Your answer should be a single number: the count of lines that include "update".
━━━
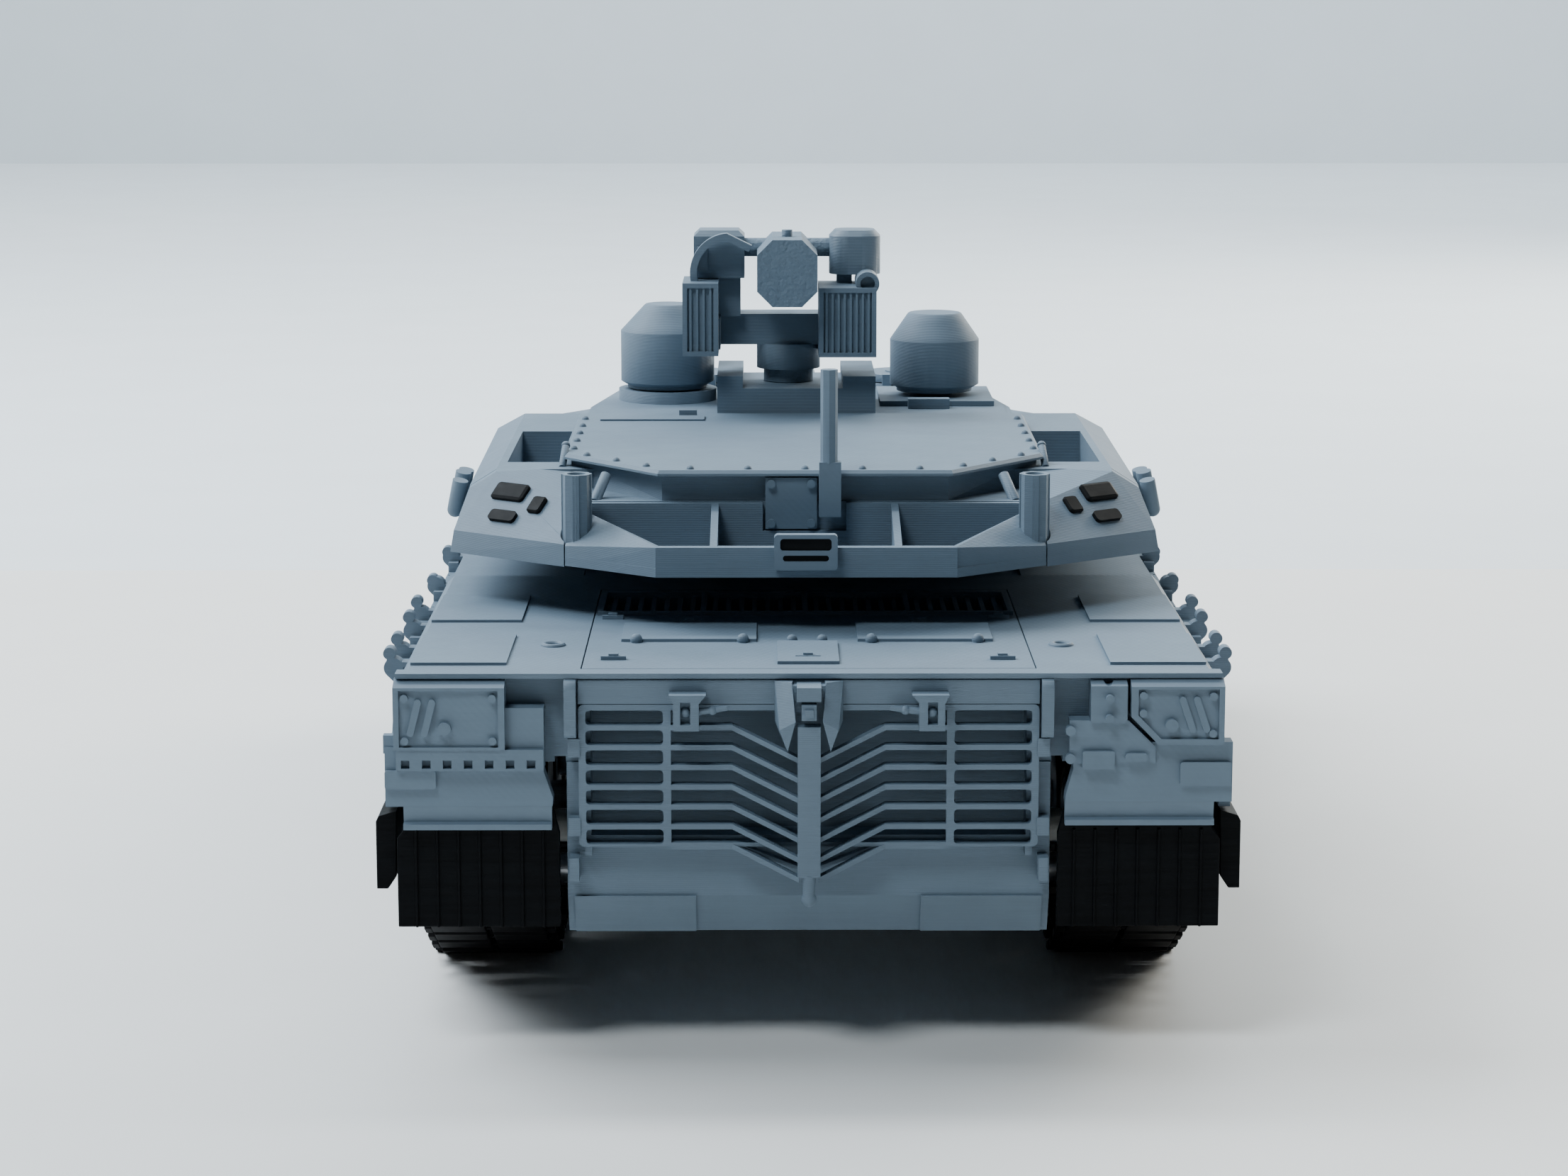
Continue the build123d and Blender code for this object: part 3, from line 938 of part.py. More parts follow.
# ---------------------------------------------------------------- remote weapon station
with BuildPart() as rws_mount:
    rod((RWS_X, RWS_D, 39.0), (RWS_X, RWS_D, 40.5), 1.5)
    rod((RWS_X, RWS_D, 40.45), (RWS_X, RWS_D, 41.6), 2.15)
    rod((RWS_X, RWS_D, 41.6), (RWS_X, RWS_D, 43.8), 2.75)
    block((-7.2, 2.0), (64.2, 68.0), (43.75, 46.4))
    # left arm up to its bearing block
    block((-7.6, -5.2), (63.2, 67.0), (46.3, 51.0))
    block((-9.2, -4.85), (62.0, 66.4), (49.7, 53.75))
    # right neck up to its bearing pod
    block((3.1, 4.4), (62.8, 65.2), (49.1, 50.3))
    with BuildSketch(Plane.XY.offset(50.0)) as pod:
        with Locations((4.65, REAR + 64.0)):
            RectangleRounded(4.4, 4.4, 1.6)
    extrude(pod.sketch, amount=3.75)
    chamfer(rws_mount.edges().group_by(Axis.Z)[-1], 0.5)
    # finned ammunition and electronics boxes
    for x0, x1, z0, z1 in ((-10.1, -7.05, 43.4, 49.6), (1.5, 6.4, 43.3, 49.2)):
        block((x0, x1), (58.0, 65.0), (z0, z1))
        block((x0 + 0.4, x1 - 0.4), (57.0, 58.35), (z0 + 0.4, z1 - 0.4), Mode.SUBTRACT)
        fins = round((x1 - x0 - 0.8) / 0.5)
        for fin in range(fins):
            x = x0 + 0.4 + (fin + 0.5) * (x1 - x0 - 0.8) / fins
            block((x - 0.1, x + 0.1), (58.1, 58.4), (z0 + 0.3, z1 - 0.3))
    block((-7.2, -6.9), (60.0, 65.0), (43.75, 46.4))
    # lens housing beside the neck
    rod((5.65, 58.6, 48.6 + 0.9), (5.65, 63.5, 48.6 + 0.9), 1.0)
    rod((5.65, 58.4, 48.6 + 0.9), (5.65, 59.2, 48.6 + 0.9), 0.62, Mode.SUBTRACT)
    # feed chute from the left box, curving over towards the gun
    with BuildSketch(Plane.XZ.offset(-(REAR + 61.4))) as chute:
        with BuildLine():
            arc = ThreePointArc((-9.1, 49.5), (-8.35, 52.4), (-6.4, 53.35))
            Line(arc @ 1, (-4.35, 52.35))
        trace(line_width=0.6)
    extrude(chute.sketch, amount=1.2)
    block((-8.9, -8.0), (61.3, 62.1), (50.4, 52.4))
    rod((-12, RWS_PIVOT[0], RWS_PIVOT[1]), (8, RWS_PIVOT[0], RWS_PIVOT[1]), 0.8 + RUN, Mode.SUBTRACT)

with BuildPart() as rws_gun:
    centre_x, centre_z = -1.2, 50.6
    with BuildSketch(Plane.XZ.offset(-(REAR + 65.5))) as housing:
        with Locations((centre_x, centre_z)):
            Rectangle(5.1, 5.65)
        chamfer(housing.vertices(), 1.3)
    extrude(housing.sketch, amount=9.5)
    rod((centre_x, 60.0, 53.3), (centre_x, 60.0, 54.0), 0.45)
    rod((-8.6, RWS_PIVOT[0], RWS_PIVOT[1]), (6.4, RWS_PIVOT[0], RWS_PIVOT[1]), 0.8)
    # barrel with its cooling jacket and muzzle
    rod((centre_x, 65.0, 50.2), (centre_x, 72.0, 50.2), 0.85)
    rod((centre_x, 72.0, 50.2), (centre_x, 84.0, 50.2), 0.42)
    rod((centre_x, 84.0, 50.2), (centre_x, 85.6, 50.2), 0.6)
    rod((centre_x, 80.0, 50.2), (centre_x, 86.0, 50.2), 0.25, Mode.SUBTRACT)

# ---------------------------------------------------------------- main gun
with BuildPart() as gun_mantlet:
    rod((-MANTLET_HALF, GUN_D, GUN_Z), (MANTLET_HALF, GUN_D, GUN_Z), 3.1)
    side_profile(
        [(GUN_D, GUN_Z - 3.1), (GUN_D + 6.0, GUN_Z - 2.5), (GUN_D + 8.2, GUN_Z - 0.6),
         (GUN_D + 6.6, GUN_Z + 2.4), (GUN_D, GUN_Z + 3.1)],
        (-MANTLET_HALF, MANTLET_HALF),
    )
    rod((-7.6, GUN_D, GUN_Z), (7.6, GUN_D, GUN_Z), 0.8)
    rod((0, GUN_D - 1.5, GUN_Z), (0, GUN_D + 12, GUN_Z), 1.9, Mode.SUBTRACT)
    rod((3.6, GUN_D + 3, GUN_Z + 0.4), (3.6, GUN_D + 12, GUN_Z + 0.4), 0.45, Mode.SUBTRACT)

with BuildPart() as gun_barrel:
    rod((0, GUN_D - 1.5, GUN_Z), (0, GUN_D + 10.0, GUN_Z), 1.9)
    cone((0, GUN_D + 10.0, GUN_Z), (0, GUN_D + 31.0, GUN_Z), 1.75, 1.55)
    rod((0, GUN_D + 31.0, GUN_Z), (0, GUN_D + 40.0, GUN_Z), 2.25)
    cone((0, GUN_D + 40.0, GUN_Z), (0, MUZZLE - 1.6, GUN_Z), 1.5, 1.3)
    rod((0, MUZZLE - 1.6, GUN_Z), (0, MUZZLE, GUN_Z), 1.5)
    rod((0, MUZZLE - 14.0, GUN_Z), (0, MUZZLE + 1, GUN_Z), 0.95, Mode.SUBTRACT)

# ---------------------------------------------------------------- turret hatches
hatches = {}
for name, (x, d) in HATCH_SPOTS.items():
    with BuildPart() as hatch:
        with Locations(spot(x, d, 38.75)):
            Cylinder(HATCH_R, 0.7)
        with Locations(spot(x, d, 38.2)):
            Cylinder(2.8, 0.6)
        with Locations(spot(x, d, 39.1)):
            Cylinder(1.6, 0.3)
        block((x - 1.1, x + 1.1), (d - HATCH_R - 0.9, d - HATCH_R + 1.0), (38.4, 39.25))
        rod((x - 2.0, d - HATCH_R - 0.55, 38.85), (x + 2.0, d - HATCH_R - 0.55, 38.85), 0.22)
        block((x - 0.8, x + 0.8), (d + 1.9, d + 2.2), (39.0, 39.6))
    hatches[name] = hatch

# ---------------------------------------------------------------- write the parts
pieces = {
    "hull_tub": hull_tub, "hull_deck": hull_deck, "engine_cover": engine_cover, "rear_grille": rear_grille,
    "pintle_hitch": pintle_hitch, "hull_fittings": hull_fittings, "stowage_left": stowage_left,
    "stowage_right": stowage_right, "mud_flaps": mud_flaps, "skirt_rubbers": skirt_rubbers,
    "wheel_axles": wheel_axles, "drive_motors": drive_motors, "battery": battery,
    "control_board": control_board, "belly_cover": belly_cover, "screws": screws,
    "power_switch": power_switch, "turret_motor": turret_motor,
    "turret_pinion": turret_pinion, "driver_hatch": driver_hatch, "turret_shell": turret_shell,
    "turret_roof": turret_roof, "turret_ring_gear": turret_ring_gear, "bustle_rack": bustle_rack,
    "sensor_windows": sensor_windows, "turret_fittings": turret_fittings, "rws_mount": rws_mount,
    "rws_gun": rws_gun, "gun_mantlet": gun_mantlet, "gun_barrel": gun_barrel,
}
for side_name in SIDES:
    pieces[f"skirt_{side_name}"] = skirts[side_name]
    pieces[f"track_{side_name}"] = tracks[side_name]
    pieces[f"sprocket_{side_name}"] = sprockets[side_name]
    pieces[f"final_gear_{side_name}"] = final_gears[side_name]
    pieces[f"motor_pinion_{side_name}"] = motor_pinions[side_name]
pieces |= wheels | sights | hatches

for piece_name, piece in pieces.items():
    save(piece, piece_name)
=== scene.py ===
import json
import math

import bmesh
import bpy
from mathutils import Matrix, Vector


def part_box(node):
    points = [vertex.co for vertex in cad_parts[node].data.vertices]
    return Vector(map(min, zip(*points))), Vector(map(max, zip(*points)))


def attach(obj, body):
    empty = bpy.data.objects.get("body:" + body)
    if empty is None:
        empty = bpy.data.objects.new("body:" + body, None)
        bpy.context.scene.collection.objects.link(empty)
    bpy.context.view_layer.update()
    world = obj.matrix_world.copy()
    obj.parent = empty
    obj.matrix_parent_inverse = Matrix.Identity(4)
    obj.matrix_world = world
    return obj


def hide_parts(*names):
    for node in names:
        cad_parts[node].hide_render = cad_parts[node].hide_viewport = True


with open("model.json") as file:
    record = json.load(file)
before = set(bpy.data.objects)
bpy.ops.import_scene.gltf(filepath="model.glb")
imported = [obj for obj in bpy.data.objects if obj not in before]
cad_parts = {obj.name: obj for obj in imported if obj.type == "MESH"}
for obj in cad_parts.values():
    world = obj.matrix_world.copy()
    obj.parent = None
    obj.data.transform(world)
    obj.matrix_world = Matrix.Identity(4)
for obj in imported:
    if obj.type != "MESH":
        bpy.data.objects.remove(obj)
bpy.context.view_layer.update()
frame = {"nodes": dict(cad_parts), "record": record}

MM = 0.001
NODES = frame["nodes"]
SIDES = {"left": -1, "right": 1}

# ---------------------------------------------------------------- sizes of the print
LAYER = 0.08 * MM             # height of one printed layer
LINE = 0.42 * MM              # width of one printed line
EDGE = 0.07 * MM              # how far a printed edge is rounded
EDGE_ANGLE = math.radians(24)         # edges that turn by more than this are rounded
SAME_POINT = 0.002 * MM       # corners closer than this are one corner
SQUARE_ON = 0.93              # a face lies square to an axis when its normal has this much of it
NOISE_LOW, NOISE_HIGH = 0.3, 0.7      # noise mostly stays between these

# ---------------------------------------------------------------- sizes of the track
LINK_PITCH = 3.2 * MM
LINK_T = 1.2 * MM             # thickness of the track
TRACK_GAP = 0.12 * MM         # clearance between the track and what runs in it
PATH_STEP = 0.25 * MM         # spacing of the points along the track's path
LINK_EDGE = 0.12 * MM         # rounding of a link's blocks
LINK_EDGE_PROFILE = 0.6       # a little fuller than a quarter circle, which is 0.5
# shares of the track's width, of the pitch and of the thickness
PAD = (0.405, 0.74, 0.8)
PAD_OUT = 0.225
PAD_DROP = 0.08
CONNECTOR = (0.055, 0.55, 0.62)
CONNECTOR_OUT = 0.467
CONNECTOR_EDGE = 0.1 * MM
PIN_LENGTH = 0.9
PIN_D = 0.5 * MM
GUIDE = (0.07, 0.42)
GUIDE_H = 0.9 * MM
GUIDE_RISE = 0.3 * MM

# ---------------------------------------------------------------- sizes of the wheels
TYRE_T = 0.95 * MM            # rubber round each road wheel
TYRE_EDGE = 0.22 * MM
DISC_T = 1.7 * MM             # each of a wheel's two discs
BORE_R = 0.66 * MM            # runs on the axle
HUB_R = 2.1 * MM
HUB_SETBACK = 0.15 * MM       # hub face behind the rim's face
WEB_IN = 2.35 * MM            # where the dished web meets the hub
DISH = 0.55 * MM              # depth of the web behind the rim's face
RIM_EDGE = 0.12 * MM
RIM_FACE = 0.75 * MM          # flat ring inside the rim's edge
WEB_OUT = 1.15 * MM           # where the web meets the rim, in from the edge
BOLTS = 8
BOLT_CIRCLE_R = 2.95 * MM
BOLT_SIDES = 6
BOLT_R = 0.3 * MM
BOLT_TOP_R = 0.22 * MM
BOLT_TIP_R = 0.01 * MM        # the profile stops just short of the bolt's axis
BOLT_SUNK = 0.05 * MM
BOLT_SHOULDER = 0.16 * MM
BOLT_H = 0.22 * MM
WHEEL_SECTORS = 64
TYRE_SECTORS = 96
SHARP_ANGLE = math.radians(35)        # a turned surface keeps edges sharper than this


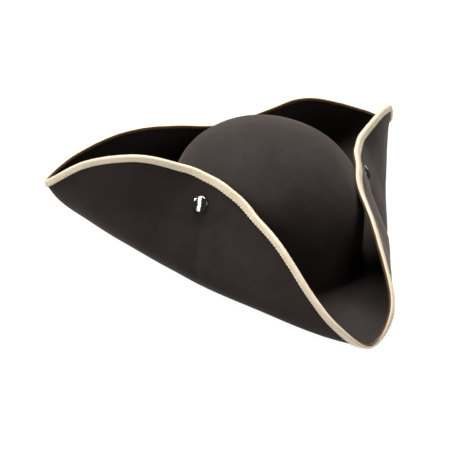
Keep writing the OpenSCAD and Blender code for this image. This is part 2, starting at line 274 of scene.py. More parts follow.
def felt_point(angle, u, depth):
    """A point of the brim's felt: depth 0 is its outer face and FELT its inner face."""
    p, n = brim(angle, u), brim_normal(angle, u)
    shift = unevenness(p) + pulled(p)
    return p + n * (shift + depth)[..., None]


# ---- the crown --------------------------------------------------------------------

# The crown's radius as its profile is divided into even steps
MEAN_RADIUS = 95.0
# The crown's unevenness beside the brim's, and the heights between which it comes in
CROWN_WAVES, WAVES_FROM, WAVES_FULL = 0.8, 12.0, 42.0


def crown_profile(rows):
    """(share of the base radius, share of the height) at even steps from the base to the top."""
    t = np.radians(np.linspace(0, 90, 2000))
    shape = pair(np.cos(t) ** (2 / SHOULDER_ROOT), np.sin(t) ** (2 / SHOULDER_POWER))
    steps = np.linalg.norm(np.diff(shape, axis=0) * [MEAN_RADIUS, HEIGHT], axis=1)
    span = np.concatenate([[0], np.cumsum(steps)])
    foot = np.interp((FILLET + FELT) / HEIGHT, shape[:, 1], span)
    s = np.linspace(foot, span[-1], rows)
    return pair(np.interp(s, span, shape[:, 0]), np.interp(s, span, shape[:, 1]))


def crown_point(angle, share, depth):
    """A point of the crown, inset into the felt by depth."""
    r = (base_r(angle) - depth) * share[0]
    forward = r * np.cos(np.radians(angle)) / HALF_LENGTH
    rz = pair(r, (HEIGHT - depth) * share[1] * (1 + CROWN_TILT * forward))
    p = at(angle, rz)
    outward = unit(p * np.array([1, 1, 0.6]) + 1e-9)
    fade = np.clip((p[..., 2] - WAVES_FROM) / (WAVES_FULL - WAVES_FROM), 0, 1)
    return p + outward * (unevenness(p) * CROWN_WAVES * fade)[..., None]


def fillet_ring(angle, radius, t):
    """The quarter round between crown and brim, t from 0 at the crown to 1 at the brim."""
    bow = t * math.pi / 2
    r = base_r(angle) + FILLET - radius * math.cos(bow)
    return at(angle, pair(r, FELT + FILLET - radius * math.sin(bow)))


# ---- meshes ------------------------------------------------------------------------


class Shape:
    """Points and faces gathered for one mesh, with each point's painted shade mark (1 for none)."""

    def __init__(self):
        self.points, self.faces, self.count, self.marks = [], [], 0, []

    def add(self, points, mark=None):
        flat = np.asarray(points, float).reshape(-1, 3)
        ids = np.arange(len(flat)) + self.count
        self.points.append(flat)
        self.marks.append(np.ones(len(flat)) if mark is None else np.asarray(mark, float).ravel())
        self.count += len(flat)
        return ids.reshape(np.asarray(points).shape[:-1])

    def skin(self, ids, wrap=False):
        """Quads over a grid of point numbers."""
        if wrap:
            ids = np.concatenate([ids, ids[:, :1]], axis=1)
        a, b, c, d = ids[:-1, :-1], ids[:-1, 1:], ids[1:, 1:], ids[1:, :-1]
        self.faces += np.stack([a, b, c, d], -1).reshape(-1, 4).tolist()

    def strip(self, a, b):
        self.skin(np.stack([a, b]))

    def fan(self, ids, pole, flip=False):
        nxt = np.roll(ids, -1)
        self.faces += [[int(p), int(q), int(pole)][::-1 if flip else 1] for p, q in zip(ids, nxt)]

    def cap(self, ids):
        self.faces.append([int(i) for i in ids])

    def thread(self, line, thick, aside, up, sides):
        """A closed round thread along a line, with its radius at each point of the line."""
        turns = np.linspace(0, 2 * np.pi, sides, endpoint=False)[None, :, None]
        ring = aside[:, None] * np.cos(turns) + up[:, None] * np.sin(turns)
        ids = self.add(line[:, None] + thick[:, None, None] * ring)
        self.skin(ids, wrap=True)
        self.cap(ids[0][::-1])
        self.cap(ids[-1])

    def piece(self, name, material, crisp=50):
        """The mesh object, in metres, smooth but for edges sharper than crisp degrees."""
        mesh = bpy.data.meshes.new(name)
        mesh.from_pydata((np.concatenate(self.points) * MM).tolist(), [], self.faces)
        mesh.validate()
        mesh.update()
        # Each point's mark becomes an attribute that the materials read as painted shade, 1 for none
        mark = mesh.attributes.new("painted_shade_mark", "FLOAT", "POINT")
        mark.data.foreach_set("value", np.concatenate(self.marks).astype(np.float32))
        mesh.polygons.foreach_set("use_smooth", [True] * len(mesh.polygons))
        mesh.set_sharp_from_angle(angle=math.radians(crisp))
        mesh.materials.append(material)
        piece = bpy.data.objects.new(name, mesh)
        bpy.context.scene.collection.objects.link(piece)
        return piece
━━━
(Response):
3